WHAT IS REQUIRED:
The entries that follow should be written out exactly.

Modeling code records:
○ ○ ○ ○ ○ ○ ○
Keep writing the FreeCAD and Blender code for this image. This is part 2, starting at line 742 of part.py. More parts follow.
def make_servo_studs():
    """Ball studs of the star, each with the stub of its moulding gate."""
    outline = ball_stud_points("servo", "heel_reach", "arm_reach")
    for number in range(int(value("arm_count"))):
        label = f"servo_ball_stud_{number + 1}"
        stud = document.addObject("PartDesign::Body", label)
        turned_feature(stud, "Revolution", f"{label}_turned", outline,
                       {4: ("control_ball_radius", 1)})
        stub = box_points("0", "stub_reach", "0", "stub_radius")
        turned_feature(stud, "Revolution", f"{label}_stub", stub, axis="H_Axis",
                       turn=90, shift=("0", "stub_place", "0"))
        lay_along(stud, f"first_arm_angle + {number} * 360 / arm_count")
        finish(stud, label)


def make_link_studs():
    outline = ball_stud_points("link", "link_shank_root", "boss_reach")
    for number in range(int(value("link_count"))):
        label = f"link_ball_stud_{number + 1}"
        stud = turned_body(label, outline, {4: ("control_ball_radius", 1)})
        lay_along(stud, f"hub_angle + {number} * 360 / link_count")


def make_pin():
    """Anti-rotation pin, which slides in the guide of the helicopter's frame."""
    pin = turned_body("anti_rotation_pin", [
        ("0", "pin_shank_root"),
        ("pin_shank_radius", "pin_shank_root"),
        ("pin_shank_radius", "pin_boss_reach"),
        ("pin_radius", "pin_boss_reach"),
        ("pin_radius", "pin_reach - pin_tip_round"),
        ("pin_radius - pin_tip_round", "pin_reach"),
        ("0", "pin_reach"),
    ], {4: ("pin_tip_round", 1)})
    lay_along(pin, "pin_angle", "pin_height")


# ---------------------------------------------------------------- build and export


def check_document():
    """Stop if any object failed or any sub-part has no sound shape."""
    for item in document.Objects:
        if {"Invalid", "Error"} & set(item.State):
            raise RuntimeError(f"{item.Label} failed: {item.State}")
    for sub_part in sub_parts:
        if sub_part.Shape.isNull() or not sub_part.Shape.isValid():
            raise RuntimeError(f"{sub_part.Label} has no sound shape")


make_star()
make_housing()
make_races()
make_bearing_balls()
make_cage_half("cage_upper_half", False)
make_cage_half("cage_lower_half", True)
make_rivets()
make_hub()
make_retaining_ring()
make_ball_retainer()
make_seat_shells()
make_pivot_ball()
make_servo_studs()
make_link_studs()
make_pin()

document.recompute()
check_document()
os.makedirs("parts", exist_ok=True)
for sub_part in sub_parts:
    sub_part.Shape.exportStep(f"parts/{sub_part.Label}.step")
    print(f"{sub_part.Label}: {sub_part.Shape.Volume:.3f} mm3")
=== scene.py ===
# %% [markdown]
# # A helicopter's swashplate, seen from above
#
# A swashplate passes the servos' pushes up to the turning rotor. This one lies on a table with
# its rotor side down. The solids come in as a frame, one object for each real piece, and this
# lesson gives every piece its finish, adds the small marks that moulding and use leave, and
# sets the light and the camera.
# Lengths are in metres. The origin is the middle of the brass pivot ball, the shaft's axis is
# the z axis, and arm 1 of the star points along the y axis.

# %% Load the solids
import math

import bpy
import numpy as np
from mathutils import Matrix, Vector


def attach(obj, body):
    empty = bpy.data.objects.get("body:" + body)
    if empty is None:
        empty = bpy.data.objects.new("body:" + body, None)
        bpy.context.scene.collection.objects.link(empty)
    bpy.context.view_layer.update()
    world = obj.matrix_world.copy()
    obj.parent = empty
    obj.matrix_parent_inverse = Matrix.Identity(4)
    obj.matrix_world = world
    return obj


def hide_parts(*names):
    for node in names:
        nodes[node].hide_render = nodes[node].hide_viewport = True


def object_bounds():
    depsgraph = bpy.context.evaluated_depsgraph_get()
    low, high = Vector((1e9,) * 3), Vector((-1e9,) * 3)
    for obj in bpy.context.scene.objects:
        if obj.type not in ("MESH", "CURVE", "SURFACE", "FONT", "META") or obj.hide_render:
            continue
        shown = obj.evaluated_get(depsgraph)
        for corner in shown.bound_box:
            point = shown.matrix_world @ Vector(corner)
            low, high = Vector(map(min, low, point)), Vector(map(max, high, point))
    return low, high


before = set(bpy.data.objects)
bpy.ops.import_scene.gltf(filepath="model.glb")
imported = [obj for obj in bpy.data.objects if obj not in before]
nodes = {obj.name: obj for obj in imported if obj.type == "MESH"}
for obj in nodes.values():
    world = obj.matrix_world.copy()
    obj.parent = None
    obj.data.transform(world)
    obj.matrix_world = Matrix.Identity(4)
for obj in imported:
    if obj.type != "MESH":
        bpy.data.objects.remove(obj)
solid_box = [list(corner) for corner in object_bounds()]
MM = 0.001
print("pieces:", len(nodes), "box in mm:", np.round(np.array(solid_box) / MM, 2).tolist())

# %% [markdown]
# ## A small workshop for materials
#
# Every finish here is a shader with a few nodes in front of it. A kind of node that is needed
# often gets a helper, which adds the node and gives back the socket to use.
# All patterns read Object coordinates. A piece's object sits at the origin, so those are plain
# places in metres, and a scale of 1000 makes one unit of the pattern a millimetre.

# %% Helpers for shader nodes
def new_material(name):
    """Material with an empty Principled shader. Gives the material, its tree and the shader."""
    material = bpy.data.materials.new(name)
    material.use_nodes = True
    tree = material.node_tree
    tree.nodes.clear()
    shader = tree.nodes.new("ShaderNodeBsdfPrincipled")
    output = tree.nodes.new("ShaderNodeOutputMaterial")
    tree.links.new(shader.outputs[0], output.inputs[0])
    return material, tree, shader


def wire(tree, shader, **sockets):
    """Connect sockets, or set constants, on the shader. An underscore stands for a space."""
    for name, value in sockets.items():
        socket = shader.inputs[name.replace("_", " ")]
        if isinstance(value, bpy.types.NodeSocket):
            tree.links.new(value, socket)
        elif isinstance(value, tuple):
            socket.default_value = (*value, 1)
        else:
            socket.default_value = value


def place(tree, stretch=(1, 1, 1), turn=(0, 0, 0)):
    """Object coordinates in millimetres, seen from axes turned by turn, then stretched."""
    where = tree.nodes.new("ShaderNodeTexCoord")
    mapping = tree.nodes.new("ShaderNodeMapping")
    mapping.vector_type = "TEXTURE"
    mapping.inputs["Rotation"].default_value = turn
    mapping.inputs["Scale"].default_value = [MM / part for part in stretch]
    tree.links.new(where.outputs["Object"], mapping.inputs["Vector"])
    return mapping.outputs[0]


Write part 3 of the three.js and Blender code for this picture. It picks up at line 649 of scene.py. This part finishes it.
○ ○ ○ ○ ○ ○ ○
PROBLEM SOLUTION:
Keep writing the FreeCAD and Blender code for this image. This is part 2, starting at line 742 of part.py. More parts follow.
def make_servo_studs():
    """Ball studs of the star, each with the stub of its moulding gate."""
    outline = ball_stud_points("servo", "heel_reach", "arm_reach")
    for number in range(int(value("arm_count"))):
        label = f"servo_ball_stud_{number + 1}"
        stud = document.addObject("PartDesign::Body", label)
        turned_feature(stud, "Revolution", f"{label}_turned", outline,
                       {4: ("control_ball_radius", 1)})
        stub = box_points("0", "stub_reach", "0", "stub_radius")
        turned_feature(stud, "Revolution", f"{label}_stub", stub, axis="H_Axis",
                       turn=90, shift=("0", "stub_place", "0"))
        lay_along(stud, f"first_arm_angle + {number} * 360 / arm_count")
        finish(stud, label)


def make_link_studs():
    outline = ball_stud_points("link", "link_shank_root", "boss_reach")
    for number in range(int(value("link_count"))):
        label = f"link_ball_stud_{number + 1}"
        stud = turned_body(label, outline, {4: ("control_ball_radius", 1)})
        lay_along(stud, f"hub_angle + {number} * 360 / link_count")


def make_pin():
    """Anti-rotation pin, which slides in the guide of the helicopter's frame."""
    pin = turned_body("anti_rotation_pin", [
        ("0", "pin_shank_root"),
        ("pin_shank_radius", "pin_shank_root"),
        ("pin_shank_radius", "pin_boss_reach"),
        ("pin_radius", "pin_boss_reach"),
        ("pin_radius", "pin_reach - pin_tip_round"),
        ("pin_radius - pin_tip_round", "pin_reach"),
        ("0", "pin_reach"),
    ], {4: ("pin_tip_round", 1)})
    lay_along(pin, "pin_angle", "pin_height")


# ---------------------------------------------------------------- build and export


def check_document():
    """Stop if any object failed or any sub-part has no sound shape."""
    for item in document.Objects:
        if {"Invalid", "Error"} & set(item.State):
            raise RuntimeError(f"{item.Label} failed: {item.State}")
    for sub_part in sub_parts:
        if sub_part.Shape.isNull() or not sub_part.Shape.isValid():
            raise RuntimeError(f"{sub_part.Label} has no sound shape")


make_star()
make_housing()
make_races()
make_bearing_balls()
make_cage_half("cage_upper_half", False)
make_cage_half("cage_lower_half", True)
make_rivets()
make_hub()
make_retaining_ring()
make_ball_retainer()
make_seat_shells()
make_pivot_ball()
make_servo_studs()
make_link_studs()
make_pin()

document.recompute()
check_document()
os.makedirs("parts", exist_ok=True)
for sub_part in sub_parts:
    sub_part.Shape.exportStep(f"parts/{sub_part.Label}.step")
    print(f"{sub_part.Label}: {sub_part.Shape.Volume:.3f} mm3")
=== scene.py ===
# %% [markdown]
# # A helicopter's swashplate, seen from above
#
# A swashplate passes the servos' pushes up to the turning rotor. This one lies on a table with
# its rotor side down. The solids come in as a frame, one object for each real piece, and this
# lesson gives every piece its finish, adds the small marks that moulding and use leave, and
# sets the light and the camera.
# Lengths are in metres. The origin is the middle of the brass pivot ball, the shaft's axis is
# the z axis, and arm 1 of the star points along the y axis.

# %% Load the solids
import math

import bpy
import numpy as np
from mathutils import Matrix, Vector


def attach(obj, body):
    empty = bpy.data.objects.get("body:" + body)
    if empty is None:
        empty = bpy.data.objects.new("body:" + body, None)
        bpy.context.scene.collection.objects.link(empty)
    bpy.context.view_layer.update()
    world = obj.matrix_world.copy()
    obj.parent = empty
    obj.matrix_parent_inverse = Matrix.Identity(4)
    obj.matrix_world = world
    return obj


def hide_parts(*names):
    for node in names:
        nodes[node].hide_render = nodes[node].hide_viewport = True


def object_bounds():
    depsgraph = bpy.context.evaluated_depsgraph_get()
    low, high = Vector((1e9,) * 3), Vector((-1e9,) * 3)
    for obj in bpy.context.scene.objects:
        if obj.type not in ("MESH", "CURVE", "SURFACE", "FONT", "META") or obj.hide_render:
            continue
        shown = obj.evaluated_get(depsgraph)
        for corner in shown.bound_box:
            point = shown.matrix_world @ Vector(corner)
            low, high = Vector(map(min, low, point)), Vector(map(max, high, point))
    return low, high


before = set(bpy.data.objects)
bpy.ops.import_scene.gltf(filepath="model.glb")
imported = [obj for obj in bpy.data.objects if obj not in before]
nodes = {obj.name: obj for obj in imported if obj.type == "MESH"}
for obj in nodes.values():
    world = obj.matrix_world.copy()
    obj.parent = None
    obj.data.transform(world)
    obj.matrix_world = Matrix.Identity(4)
for obj in imported:
    if obj.type != "MESH":
        bpy.data.objects.remove(obj)
solid_box = [list(corner) for corner in object_bounds()]
MM = 0.001
print("pieces:", len(nodes), "box in mm:", np.round(np.array(solid_box) / MM, 2).tolist())

# %% [markdown]
# ## A small workshop for materials
#
# Every finish here is a shader with a few nodes in front of it. A kind of node that is needed
# often gets a helper, which adds the node and gives back the socket to use.
# All patterns read Object coordinates. A piece's object sits at the origin, so those are plain
# places in metres, and a scale of 1000 makes one unit of the pattern a millimetre.

# %% Helpers for shader nodes
def new_material(name):
    """Material with an empty Principled shader. Gives the material, its tree and the shader."""
    material = bpy.data.materials.new(name)
    material.use_nodes = True
    tree = material.node_tree
    tree.nodes.clear()
    shader = tree.nodes.new("ShaderNodeBsdfPrincipled")
    output = tree.nodes.new("ShaderNodeOutputMaterial")
    tree.links.new(shader.outputs[0], output.inputs[0])
    return material, tree, shader


def wire(tree, shader, **sockets):
    """Connect sockets, or set constants, on the shader. An underscore stands for a space."""
    for name, value in sockets.items():
        socket = shader.inputs[name.replace("_", " ")]
        if isinstance(value, bpy.types.NodeSocket):
            tree.links.new(value, socket)
        elif isinstance(value, tuple):
            socket.default_value = (*value, 1)
        else:
            socket.default_value = value


def place(tree, stretch=(1, 1, 1), turn=(0, 0, 0)):
    """Object coordinates in millimetres, seen from axes turned by turn, then stretched."""
    where = tree.nodes.new("ShaderNodeTexCoord")
    mapping = tree.nodes.new("ShaderNodeMapping")
    mapping.vector_type = "TEXTURE"
    mapping.inputs["Rotation"].default_value = turn
    mapping.inputs["Scale"].default_value = [MM / part for part in stretch]
    tree.links.new(where.outputs["Object"], mapping.inputs["Vector"])
    return mapping.outputs[0]


Write part 3 of the three.js and Blender code for this picture. It picks up at line 649 of scene.py. This part finishes it.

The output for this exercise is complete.